Musk bought the presidential election. Federal courts are either cowed by Donald Trump or in thrall to him. But that’s not the case with state courts. And since Musk failed to tip the Wisconsin Supreme Court back to conservative control, it isn’t a situation where he might be convicted at a lower court but the state’s highest court would come through and do him a solid. Anyone who wasn’t Musk couldn’t get away with this, and he shouldn’t either. 

Habeas games: Heads the administration wins, tails immigrants lose

The Trump administration has admitted it mistakenly deported someone to Venezuela but now claims it has no power to get him back because he’s outside the jurisdiction of the United States. It’s all thanks to this One Weird Habeas Trick.

The government is arguing the only way Kilmar Armando Abrego Garcia could obtain relief from being illegally deported is to file a writ of habeas corpus. That’s the traditional way for immigrants to fight being unlawfully detained by the government—a much nicer way of saying “illegally imprisoned.” At the same time, the government is arguing that no United States court could now hear Garcia’s habeas claim, even if he had filed one, because Garcia is no longer in United States custody. 

If it looks like a catch-22, and walks like a catch-22, it’s a catch-22. Let’s say an unlawfully detained immigrant challenges their detention by filing a habeas claim while still stateside. Then, let’s say the government does exactly what it did when it ignored U.S. Judge James Boasberg’s order in a different immigration case and sends that immigrant to El Salvador illegally anyway while the case is pending. 

Then, according to the government, even if they acknowledge that person shouldn’t have been deported and even if they acknowledge that person had a habeas claim pending, it doesn’t matter. The right to pursue that habeas claim vanishes because the immigrant isn’t here any longer. 

There’s no way to read this bit of cynical subterfuge as anything but an assertion by the government that it can disappear whoever it wants, and there is no real recourse once it does so. Trump has made clear he thinks he can act like a king, and what’s more king-like than being able to banish someone?  

Late Friday, a lower court declined to entertain the administration’s novel legal theory that disappearing Garcia in error, without due process, should just be treated as an unfortunate event that sadly cannot be fixed.

Instead, U.S. Judge Paula Xinis ordered the government to return Garcia no later than April 7, at 11:59 PM. The big question now, of course, is whether the Trump administration will defy the court’s order anyway.

A federal judge is cool with DOGE straight-up stealing a building 

Apparently, demolishing the U.S. Institute for Peace’s work wasn’t enough, so the Department of Government Efficency took their building too. And thanks to how they did it, a federal judge won’t stop it. 

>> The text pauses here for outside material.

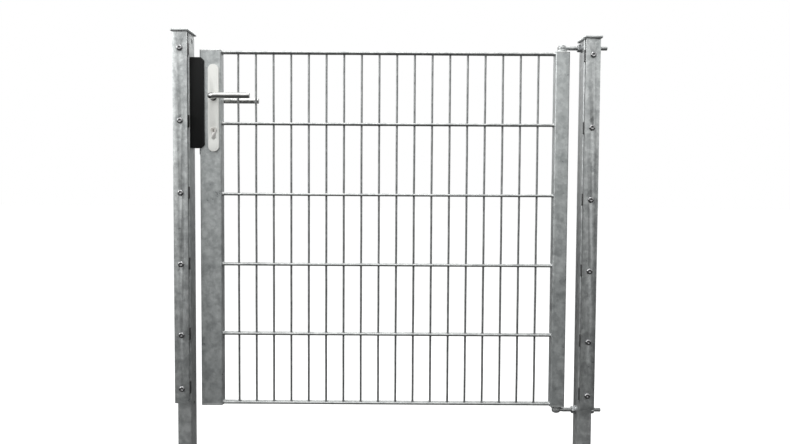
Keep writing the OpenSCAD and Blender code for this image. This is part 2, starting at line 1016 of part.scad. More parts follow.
// Lever on the -Y side: neck, bend and grip, with its square socket
module lever() {
    neck = lever_out - lever_bend - lever_start;
    translate([axis_x, 0, axis_z])
        difference() {
            union() {
                translate([0, -lever_start - neck, 0])
                    along_y(lever_d, neck);
                translate([lever_bend, -lever_out + lever_bend, 0])
                    rotate([0, 0, 180])
                        rotate_extrude(angle = 90)
                            translate([lever_bend, 0])
                                circle(d = lever_d);
                translate([lever_bend, -lever_out, 0])
                    along_x(lever_d, lever_l - lever_bend);
            }
            translate([-spindle_d / 2 - slack, -spindle_end - 1, -spindle_d / 2 - slack])
                cube([spindle_d + 2 * slack, spindle_end, spindle_d + 2 * slack]);
            translate([0, -grub_y, -lever_d])
                cylinder(d = grub_d + 2 * slack, h = lever_d);
        }
}

module front_lever() {
    color(satin)
        lever();
}

module rear_lever() {
    color(satin)
        mirror([0, 1, 0])
            lever();
}

module lever_spindle() {
    color(steel)
        translate([axis_x - spindle_d / 2, -spindle_end, axis_z - spindle_d / 2])
            cube([spindle_d, 2 * spindle_end, spindle_d]);
}

module follower() {
    color(steel)
        translate([axis_x, 0, axis_z])
            difference() {
                union() {
                    translate([0, -case_in + 0.2, 0])
                        along_y(hub_d, 2 * case_in - 0.4);
                    translate([0, -case_t / 2, 0])
                        along_y(journal_d, case_t + cover_t);
                    rotate([0, -arm_half_turn, 0]) {
                        translate([-arm_w / 2, -arm_t / 2, 0])
                            cube([arm_w, arm_t, arm_r]);
                        translate([0, -arm_t / 2, arm_r])
                            along_y(2 * arm_tip_r, arm_t);
                    }
                }
                translate([-spindle_d / 2 - slack, -case_t, -spindle_d / 2 - slack])
                    cube([spindle_d + 2 * slack, 2 * case_t, spindle_d + 2 * slack]);
            }
}

module lever_grub_screws() {
    color(steel)
        for (s = [-1, 1])
            translate([axis_x, s * grub_y, axis_z - spindle_d / 2 - slack - grub_len])
                difference() {
                    cylinder(d = grub_d, h = grub_len);
                    translate([0, 0, -cut])
                        cylinder(d = grub_d / 2, h = 1.5 + cut, $fn = 6);
                }
}

// ---------- keep ----------

module keep() {
    flange_edge = leaf_left + keep_lap;
    body_w = keep_face - strike_face;
    color(black)
        difference() {
            union() {
                translate([strike_face, flange_y, keep_bottom])
                    cube([body_w, keep_back - flange_y, keep_h]);
                translate([0, flange_y, 0])
                    rotate([90, 0, 0])
                        linear_extrude(height = flange_t)
                            polygon([[strike_face, keep_bottom],
                                     [flange_edge - keep_chamfer, keep_bottom],
                                     [flange_edge, keep_bottom + keep_chamfer],
                                     [flange_edge, keep_bottom + keep_h - keep_chamfer],
                                     [flange_edge - keep_chamfer, keep_bottom + keep_h],
                                     [strike_face, keep_bottom + keep_h]]);
            }
            latch_pocket();
            dead_bolt_pocket();
            for (z = keep_screw_heights)
                translate([strike_face, keep_screw_y, z]) {
                    along_x(bolt_hole_d, body_w + cut);
                    translate([-cut, 0, 0])
                        along_x(rivet_flange_d + 1, rivet_flange_t + slack + cut);
                    translate([keep_floor, 0, 0])
                        along_x(keep_head_d + 1, body_w);
                }
        }
}

// The latch pocket is open to the rear, so that the leaf swings out of it
module latch_pocket() {
    deep = keep_gap + latch_throw + pocket_room;
    translate([forend_x - latch_throw - pocket_room, -bolt_t / 2 - pocket_room,
               latch_z - latch_h / 2 - pocket_room])
        cube([deep, bolt_t + keep_back + pocket_room, latch_h + 2 * pocket_room]);
}

module dead_bolt_pocket() {
    reach = keep_gap + bolt_throw;
    translate([forend_x - bolt_throw - pocket_room / 2, -bolt_t / 2 - pocket_room,
               dead_bolt_z - dead_bolt_h / 2 - pocket_room])
        cube([reach, bolt_t + 2 * pocket_room, dead_bolt_h + 2 * pocket_room]);
}

module keep_screws() {
    color(steel)
        for (z = keep_screw_heights)
            translate([strike_face + keep_floor, keep_screw_y, z])
                rotate([0, -90, 0])
                    button_bolt(keep_head_d, keep_head_t, keep_floor + rivet_len);
}

module keep_rivet_nuts() {
    color(steel)
        for (z = keep_screw_heights)
            translate([strike_face, keep_screw_y, z])
                rotate([0, -90, 0])
                    rivet_nut();
}

hinge_post();
strike_post();
hinge_post_cap();
strike_post_cap();
hinge_side_cover_bar();
strike_side_cover_bar();
hinge_side_spacers();
strike_side_spacers();
cover_bar_bolts();
bar_rivet_nuts();
upper_eyebolt();
lower_eyebolt();
hinge_nuts();
hinge_washers();
keep();
keep_screws();
keep_rivet_nuts();
lock_stile();
hinge_stile();
lock_stile_plates();
hinge_stile_plates();
pivot_seats();
pivot_pins();
pin_rings();
upright_wires();
front_rods();
rear_rods();
lock_case();
lock_case_cover();
forend_plate();
forend_screws();
latch_spring();
latch_bolt();
dead_bolt();
cylinder_body();
front_plug();
rear_plug();
cylinder_cam();
cylinder_screw();
front_escutcheon();
rear_escutcheon();
escutcheon_screws();
lever_bushes();
front_lever();
rear_lever();
lever_spindle();
follower();
lever_grub_screws();
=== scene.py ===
import math

import bpy
import bmesh
from mathutils import Matrix, Vector, noise


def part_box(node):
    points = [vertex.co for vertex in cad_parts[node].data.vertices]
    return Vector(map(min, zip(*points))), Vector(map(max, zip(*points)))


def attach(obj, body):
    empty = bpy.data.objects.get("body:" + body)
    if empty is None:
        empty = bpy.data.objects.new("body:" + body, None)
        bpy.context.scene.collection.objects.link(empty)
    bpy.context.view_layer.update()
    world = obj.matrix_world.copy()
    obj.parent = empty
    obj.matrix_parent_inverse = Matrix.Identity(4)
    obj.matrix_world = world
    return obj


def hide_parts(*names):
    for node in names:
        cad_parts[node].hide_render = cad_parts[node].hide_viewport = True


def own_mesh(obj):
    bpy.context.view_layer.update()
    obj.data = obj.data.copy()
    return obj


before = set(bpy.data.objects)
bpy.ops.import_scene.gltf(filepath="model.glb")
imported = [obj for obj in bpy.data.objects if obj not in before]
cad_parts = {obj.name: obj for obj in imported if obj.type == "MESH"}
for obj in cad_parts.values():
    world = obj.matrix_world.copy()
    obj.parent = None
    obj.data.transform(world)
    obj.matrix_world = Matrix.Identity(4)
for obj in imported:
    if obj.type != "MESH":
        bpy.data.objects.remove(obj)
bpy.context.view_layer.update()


# --------------------
# The two posts. Each is a 40 x 60 mm steel tube with drilled bolt holes, hot-dip
# galvanised whole, so the zinc froze in cloudy patches and fine crystals and ran
# down in faint streaks. Both are whole, down to the foot that goes into the ground.
# --------------------

def add(tree, kind, sockets=None, **settings):
    """One node; a socket given another socket is joined to it, else it takes the value."""
    made = tree.nodes.new(kind)
    for name, value in settings.items():
        setattr(made, name, value)
    for name, value in (sockets or {}).items():
        socket = made.inputs[name]
        if isinstance(value, bpy.types.NodeSocket):
            tree.links.new(value, socket)
        else:
            socket.default_value = value
    return made


def new_group(name, inputs, outputs, kind="ShaderNodeTree"):
    """A node group with named sockets: inputs are (name, type, value), outputs (name, type)."""
    tree = bpy.data.node_groups.new(name, kind)
    for label, socket_type, value in inputs:
        socket = tree.interface.new_socket(label, in_out="INPUT", socket_type=socket_type)
        if value is not None:
            socket.default_value = value
    for label, socket_type in outputs:
        tree.interface.new_socket(label, in_out="OUTPUT", socket_type=socket_type)
    return tree, tree.nodes.new("NodeGroupInput").outputs, tree.nodes.new("NodeGroupOutput").inputs


def maths(tree, operation, first, second=0.0, clamp=False):
    return add(tree, "ShaderNodeMath", {0: first, 1: second},
               operation=operation, use_clamp=clamp).outputs[0]


def mix_colour(tree, factor, first, second):
    """From the first colour at factor 0 to the second at 1; a plain colour is three numbers."""
    colours = [(*colour, 1.0) if isinstance(colour, tuple) else colour for colour in (first, second)]
    made = add(tree, "ShaderNodeMix", {0: factor, 6: colours[0], 7: colours[1]}, data_type="RGBA")
    return made.outputs[2]


def spread(tree, value, low, high, out_low=0.0, out_high=1.0):
    """Maps low..high to out_low..out_high, with a smooth start and end."""
    return add(tree, "ShaderNodeMapRange",
               {"Value": value, "From Min": low, "From Max": high, "To Min": out_low, "To Max": out_high},
               interpolation_type="SMOOTHSTEP").outputs["Result"]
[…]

The United State Institute of Peace building is seen, Monday, March 17, 2025, in Washington. (AP Photo/Jose Luis Magana)

Earlier this week, Judge Beryl Howell declined to block the government from just taking the USIP building and sliding possession of it over to the Government Services Administration. Yes, even though USIP is not an agency, but is instead a private, nonprofit corporation created and funded directly by Congress. And yes, this is even though USIP’s building is worth $500 million. 

The judge’s decision was partly based on the fact that the government had already transferred the building and everything in it last weekend, before the court hearing. So, Howell concluded, nothing was left to transfer, so any relief requested by the USIP plaintiffs was moot.

So the government has gotten away with what feels a lot like robbery by force. Really, really terrific system we’ve got here. 

Big Law watch: Who bent the knee this week? 

It’s getting hard to keep track of which law firms have agreed to pay off the president in the hopes he will leave them alone.

Last week, Skadden, Arps, Slate, Meagher & Flom agreed to give the administration $100 million in pro bono work so that he wouldn’t target the firm with an executive order. 

Apparently, Skadden has now set the going rate. This week, the law firm Milbank gave Trump another $100 million in free legal services and the now-customary promises to axe diversity efforts. The firm was likely in Trump’s crosshairs for hiring Neal Katyal, a big Trump critic and an acting solicitor general under President Barack Obama.

Willkie, Farr & Gallagher also raced to give the administration money. Worried they’d be targeted over hiring Doug Emhoff, the husband of former Vice President Kamala Harris, Willkie also cut basically the same deal as Skadden and Milbank. It’s all complying in advance and it’s all terrible and it’s not going to stop.